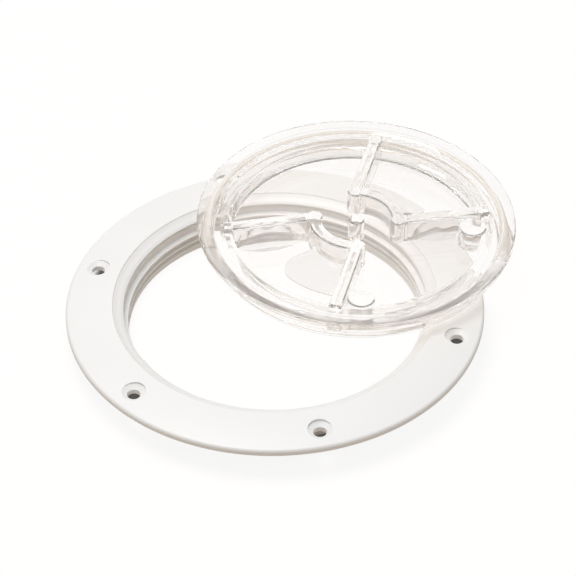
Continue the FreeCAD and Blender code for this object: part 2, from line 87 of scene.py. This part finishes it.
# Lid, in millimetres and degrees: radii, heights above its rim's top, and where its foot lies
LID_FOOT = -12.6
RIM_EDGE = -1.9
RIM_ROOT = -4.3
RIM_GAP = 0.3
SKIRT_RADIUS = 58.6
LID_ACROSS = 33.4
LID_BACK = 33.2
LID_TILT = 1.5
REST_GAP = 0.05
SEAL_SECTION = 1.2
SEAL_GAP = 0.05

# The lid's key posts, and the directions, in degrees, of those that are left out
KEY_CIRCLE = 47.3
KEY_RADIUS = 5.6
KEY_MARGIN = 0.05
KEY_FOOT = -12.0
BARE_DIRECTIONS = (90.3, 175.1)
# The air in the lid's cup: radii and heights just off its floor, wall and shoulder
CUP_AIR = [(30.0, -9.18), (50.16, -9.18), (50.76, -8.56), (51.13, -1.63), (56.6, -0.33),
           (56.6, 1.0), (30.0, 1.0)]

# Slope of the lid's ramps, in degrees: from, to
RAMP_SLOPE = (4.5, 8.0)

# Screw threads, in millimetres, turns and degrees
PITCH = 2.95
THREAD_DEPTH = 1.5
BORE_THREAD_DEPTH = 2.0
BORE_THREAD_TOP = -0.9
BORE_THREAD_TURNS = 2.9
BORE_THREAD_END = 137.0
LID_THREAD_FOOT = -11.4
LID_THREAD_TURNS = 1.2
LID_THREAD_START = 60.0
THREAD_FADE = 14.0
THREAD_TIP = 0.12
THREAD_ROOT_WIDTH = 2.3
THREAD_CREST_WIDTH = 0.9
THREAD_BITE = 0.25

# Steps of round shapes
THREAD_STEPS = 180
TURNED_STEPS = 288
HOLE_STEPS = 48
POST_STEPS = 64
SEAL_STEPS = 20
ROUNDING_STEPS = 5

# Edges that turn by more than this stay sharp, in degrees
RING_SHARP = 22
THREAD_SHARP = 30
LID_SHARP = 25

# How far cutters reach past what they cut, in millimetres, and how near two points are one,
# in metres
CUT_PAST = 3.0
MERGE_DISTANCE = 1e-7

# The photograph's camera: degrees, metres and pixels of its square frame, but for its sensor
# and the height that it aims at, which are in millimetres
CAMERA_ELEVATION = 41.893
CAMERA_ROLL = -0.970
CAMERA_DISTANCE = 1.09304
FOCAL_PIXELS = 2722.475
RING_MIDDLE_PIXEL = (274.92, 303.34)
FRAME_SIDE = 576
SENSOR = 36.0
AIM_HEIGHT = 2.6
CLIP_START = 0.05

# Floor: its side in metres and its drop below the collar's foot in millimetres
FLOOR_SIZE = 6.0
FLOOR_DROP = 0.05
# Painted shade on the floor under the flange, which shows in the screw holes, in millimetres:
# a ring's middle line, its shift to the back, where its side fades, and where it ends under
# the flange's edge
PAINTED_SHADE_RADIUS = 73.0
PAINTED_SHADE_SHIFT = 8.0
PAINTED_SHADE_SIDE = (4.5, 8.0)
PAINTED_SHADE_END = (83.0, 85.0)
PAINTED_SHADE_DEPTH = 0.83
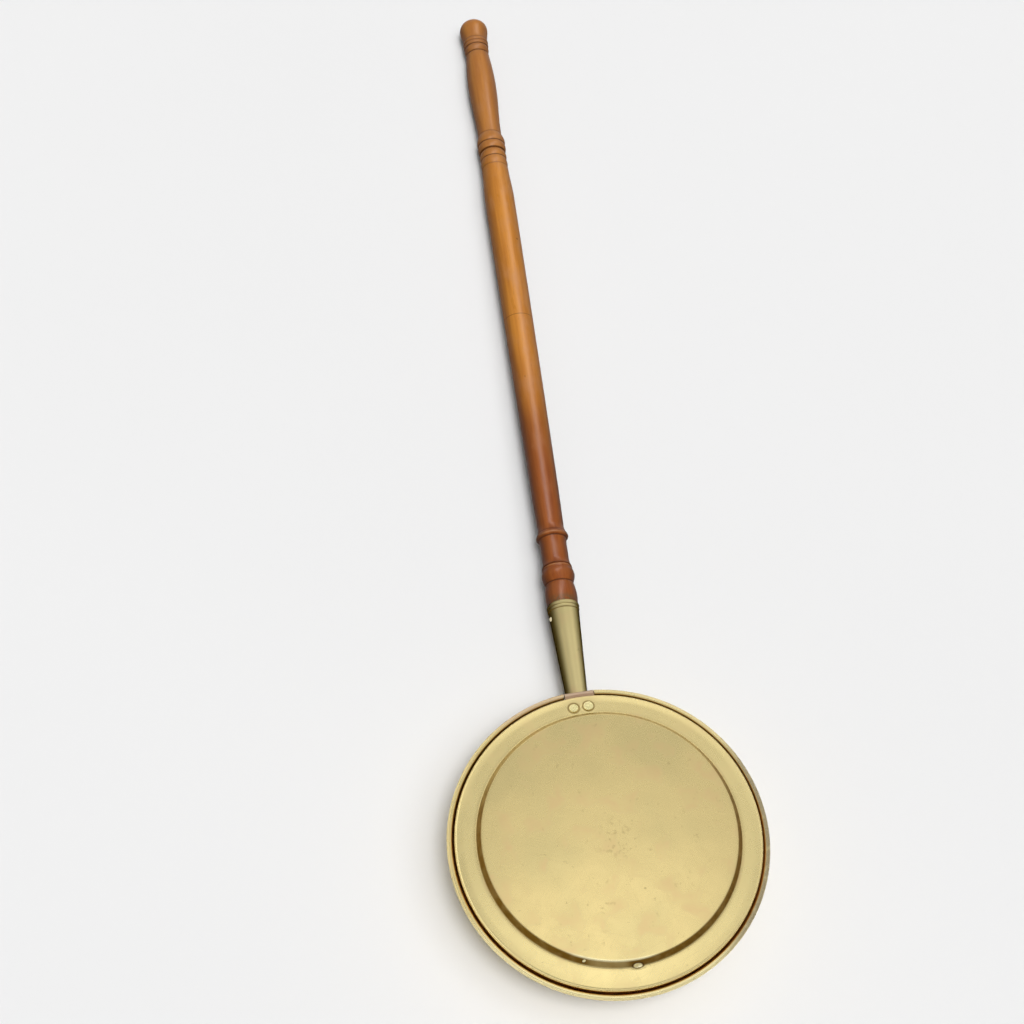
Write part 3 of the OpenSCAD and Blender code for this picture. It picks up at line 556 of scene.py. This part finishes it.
+ + +
■ EXERCISE INSTRUCTIONS ■
Take the listing above and write it out again exactly.

■ OUTPUT BELOW ■
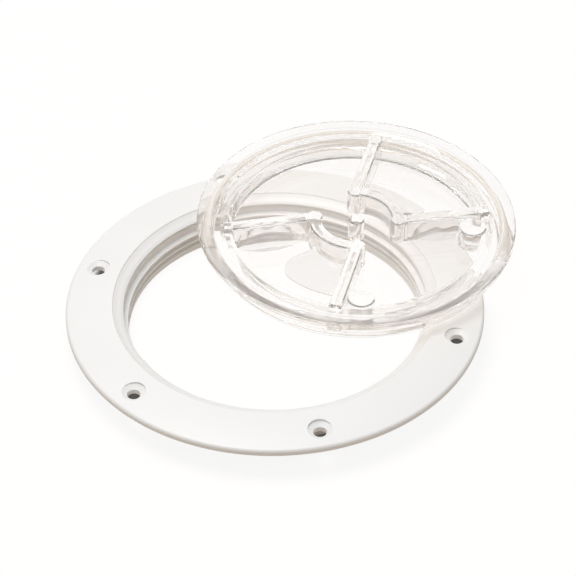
Continue the FreeCAD and Blender code for this object: part 2, from line 87 of scene.py. This part finishes it.
# Lid, in millimetres and degrees: radii, heights above its rim's top, and where its foot lies
LID_FOOT = -12.6
RIM_EDGE = -1.9
RIM_ROOT = -4.3
RIM_GAP = 0.3
SKIRT_RADIUS = 58.6
LID_ACROSS = 33.4
LID_BACK = 33.2
LID_TILT = 1.5
REST_GAP = 0.05
SEAL_SECTION = 1.2
SEAL_GAP = 0.05

# The lid's key posts, and the directions, in degrees, of those that are left out
KEY_CIRCLE = 47.3
KEY_RADIUS = 5.6
KEY_MARGIN = 0.05
KEY_FOOT = -12.0
BARE_DIRECTIONS = (90.3, 175.1)
# The air in the lid's cup: radii and heights just off its floor, wall and shoulder
CUP_AIR = [(30.0, -9.18), (50.16, -9.18), (50.76, -8.56), (51.13, -1.63), (56.6, -0.33),
           (56.6, 1.0), (30.0, 1.0)]

# Slope of the lid's ramps, in degrees: from, to
RAMP_SLOPE = (4.5, 8.0)

# Screw threads, in millimetres, turns and degrees
PITCH = 2.95
THREAD_DEPTH = 1.5
BORE_THREAD_DEPTH = 2.0
BORE_THREAD_TOP = -0.9
BORE_THREAD_TURNS = 2.9
BORE_THREAD_END = 137.0
LID_THREAD_FOOT = -11.4
LID_THREAD_TURNS = 1.2
LID_THREAD_START = 60.0
THREAD_FADE = 14.0
THREAD_TIP = 0.12
THREAD_ROOT_WIDTH = 2.3
THREAD_CREST_WIDTH = 0.9
THREAD_BITE = 0.25

# Steps of round shapes
THREAD_STEPS = 180
TURNED_STEPS = 288
HOLE_STEPS = 48
POST_STEPS = 64
SEAL_STEPS = 20
ROUNDING_STEPS = 5

# Edges that turn by more than this stay sharp, in degrees
RING_SHARP = 22
THREAD_SHARP = 30
LID_SHARP = 25

# How far cutters reach past what they cut, in millimetres, and how near two points are one,
# in metres
CUT_PAST = 3.0
MERGE_DISTANCE = 1e-7

# The photograph's camera: degrees, metres and pixels of its square frame, but for its sensor
# and the height that it aims at, which are in millimetres
CAMERA_ELEVATION = 41.893
CAMERA_ROLL = -0.970
CAMERA_DISTANCE = 1.09304
FOCAL_PIXELS = 2722.475
RING_MIDDLE_PIXEL = (274.92, 303.34)
FRAME_SIDE = 576
SENSOR = 36.0
AIM_HEIGHT = 2.6
CLIP_START = 0.05

# Floor: its side in metres and its drop below the collar's foot in millimetres
FLOOR_SIZE = 6.0
FLOOR_DROP = 0.05
# Painted shade on the floor under the flange, which shows in the screw holes, in millimetres:
# a ring's middle line, its shift to the back, where its side fades, and where it ends under
# the flange's edge
PAINTED_SHADE_RADIUS = 73.0
PAINTED_SHADE_SHIFT = 8.0
PAINTED_SHADE_SIDE = (4.5, 8.0)
PAINTED_SHADE_END = (83.0, 85.0)
PAINTED_SHADE_DEPTH = 0.83
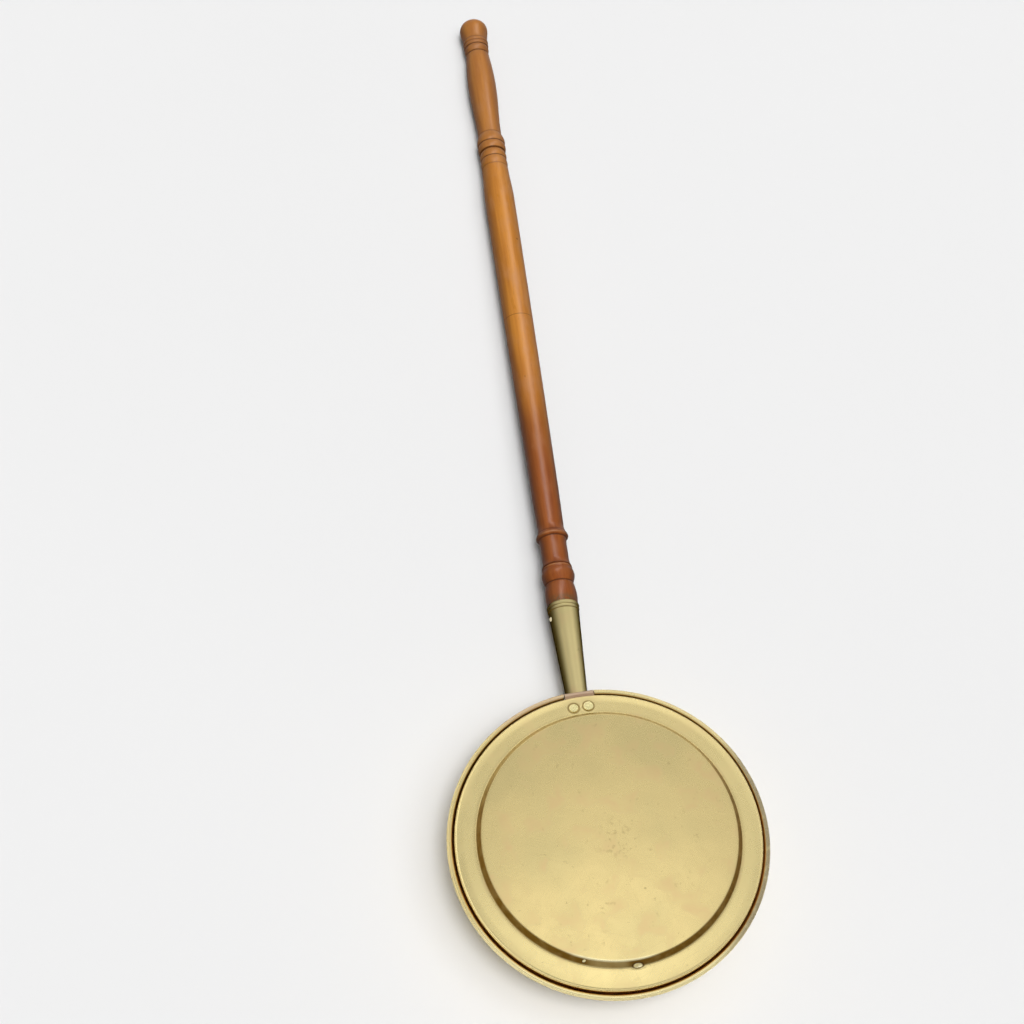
Write part 3 of the OpenSCAD and Blender code for this picture. It picks up at line 556 of scene.py. This part finishes it.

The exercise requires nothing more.